Just Say No: Grange Hill vs Titus

Thirty one years ago this week, the cast of children's TV show Grange Hill released a pop song called 'Just Say No'. It proved that the teenage cast's singing talent was commensurate with their acting ability. It was part of a wider campaign that had started in the States the previous year championed by First Lady Nancy Reagan. Young people were encouraged to say 'no' to recreational drugs. Critics argued that it reduced a complicated social shift to a simplistic three word mantra. Who's to tell what effect it had. 
 
In The Simpsons ($pringfield, series 5, episode 10), legalised gambling comes to town, and Marge becomes an addict. In a classic piece of Simpsons' dialogue, Homer seeks to rescue Marge:
 
Homer: Marge, I want you to admit you have a gambling problem.

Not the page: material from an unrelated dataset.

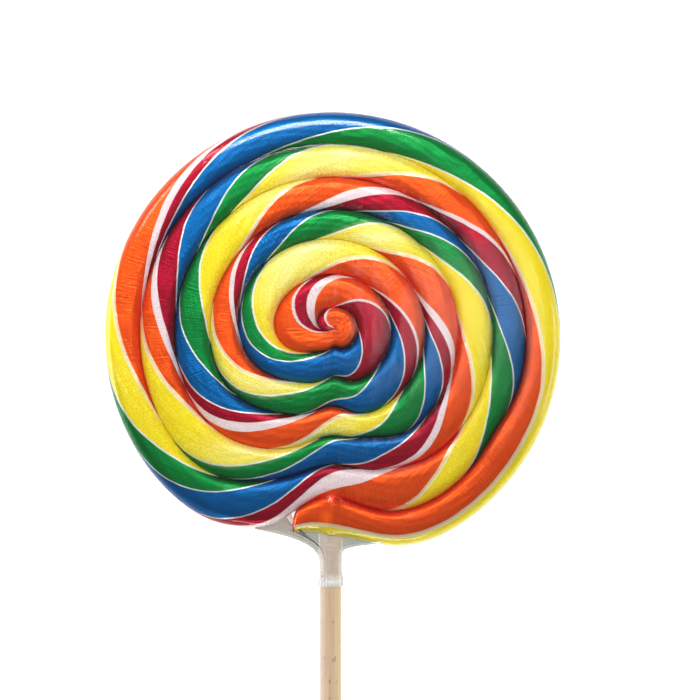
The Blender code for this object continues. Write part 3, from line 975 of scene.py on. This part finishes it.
class LOLLIPOP_OT_stage(bpy.types.Operator):
    """Sets up the camera, the white floor and soft studio lights"""

    bl_idname = "lollipop.stage"
    bl_label = "Stage"

    def execute(self, context):
        scene, stage = context.scene, context.scene.lollipop_stage
        lens = bpy.data.cameras.new("camera")
        camera = bpy.data.objects.new("camera", lens)
        scene.collection.objects.link(camera)
        camera.location = (stage.camera_x, stage.camera_y, stage.camera_height)
        disc_level = 8 * MM
        lens.lens = lens.sensor_width * (stage.camera_height - disc_level) / stage.view_width
        lens.clip_start = 0.01
        scene.camera = camera

        mesh = bpy.data.meshes.new("floor")
        reach, low = 3.0, -0.5 * MM
        ground = ((-reach, -reach), (reach, -reach), (reach, reach), (-reach, reach))
        corners = [(x, y, low) for x, y in ground]
        mesh.from_pydata(corners, [], [(0, 1, 2, 3)])
        new_piece("floor", mesh, floor_material())

        scene.world = self.surroundings(stage.ambient)
        scene.view_settings.view_transform = "Standard"

        self.lamp("key", (-0.04, 0.42, 0.90), (0.24, 0.30), stage.key)
        self.lamp("window", (-0.45, 0.45, 0.60), (0.35, 0.30), 1.1 * stage.key)
        self.lamp("left", (-0.95, -0.05, 0.20), (0.5, 0.3), stage.fill)
        self.lamp("right", (0.90, -0.10, 0.50), (0.5, 0.5), 0.8 * stage.fill)
        self.lamp("front", (0.0, -0.85, 0.50), (0.6, 0.14), 0.7 * stage.fill)
        self.lamp("right_card", (0.135, 0.032, 1.0), (0.09, 0.24), 0.17)
        self.lamp("close", (-0.03, 0.19, 0.33), (0.16, 0.08), 0.5)
        return {"FINISHED"}

    def surroundings(self, ambient):
        """White walls all around, brighter at and below the horizon than overhead."""
        recipe = Recipe("studio", world=True)
        direction = recipe.node("ShaderNodeTexCoord", output="Generated")
        low = (1 - recipe.parts(direction)[2] / 0.6).share()
        sockets = {"Color": (1, 1, 1), "Strength": ambient * (1 + 3.5 * low)}
        light = recipe.node("ShaderNodeBackground", None, sockets)
        return recipe.show(light, "ShaderNodeOutputWorld")

    def lamp(self, name, position, size, power):
        light = bpy.data.lights.new(name, "AREA")
        light.shape = "RECTANGLE"
        light.size, light.size_y = size
        light.energy = power
        made = bpy.data.objects.new(name, light)
        made.location = position
        made.rotation_euler = Vector(position).to_track_quat("Z", "Y").to_euler()
        bpy.context.scene.collection.objects.link(made)


class LOLLIPOP_PT_panel(bpy.types.Panel):
    """The lollipop's sizes and colours, and the steps that build it"""

    bl_idname = "LOLLIPOP_PT_panel"
    bl_label = "Swirl lollipop"
    bl_space_type = "VIEW_3D"
    bl_region_type = "UI"
    bl_category = "Lollipop"

    def draw(self, context):
        for group, label in GROUPS:
            settings = getattr(context.scene, label)
            box = self.layout.box()
            for name in group.__annotations__:
                box.prop(settings, name)
        for operator in OPERATORS:
            self.layout.operator(operator.bl_idname)


GROUPS = (
    (LollipopCandy, "lollipop_candy"),
    (LollipopColours, "lollipop_colours"),
    (LollipopWrapper, "lollipop_wrapper"),
    (LollipopStage, "lollipop_stage"),
)
OPERATORS = (
    LOLLIPOP_OT_stage,
    LOLLIPOP_OT_candy,
    LOLLIPOP_OT_stick,
    LOLLIPOP_OT_wrapper,
    LOLLIPOP_OT_neck,
)


def register():
    for group, label in GROUPS:
        bpy.utils.register_class(group)
        setattr(bpy.types.Scene, label, PointerProperty(type=group))
    for kind in (*OPERATORS, LOLLIPOP_PT_panel):
        bpy.utils.register_class(kind)


def unregister():
    for kind in (LOLLIPOP_PT_panel, *reversed(OPERATORS)):
        bpy.utils.unregister_class(kind)
    for group, label in GROUPS:
        delattr(bpy.types.Scene, label)
        bpy.utils.unregister_class(group)


def main():
    register()
    for operator in OPERATORS:
        step = getattr(bpy.ops.lollipop, operator.bl_idname.split(".")[1])
        step()


if __name__ == "__main__":
    main()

Marge: You know, you're right, Homer. Maybe I should get some professional help.
Homer: No, no, that's too expensive. Just don't do it anymore.

Of course Homer has no understanding of addiction, and therein lies the humour. The Grange Hill pop song asked its viewers to do likewise with narcotics. The Mosaic law, a summary of the entire Old Testament, tells us to just say no to all sinful inclinations and temptations. The problem is, we just can't do it. Luther called it the bondage of the will. Paul called it being sold as a slave to sin. We are governed and controlled by our sinful, fallen natures. When we accept the gospel, however, and the grace of God works in our hearts, the Holy Spirit enables us to just say no. Our free will, lost by Adam, is slowly restored. In Titus 2:11, Paul says 'For the grace of God has appeared that offers salvation to all people. It teaches us to say “No” to ungodliness and worldly passions, and to live self-controlled, upright and godly lives in this present age'. 
 
In order to say no to sin, we must say yes to Christ.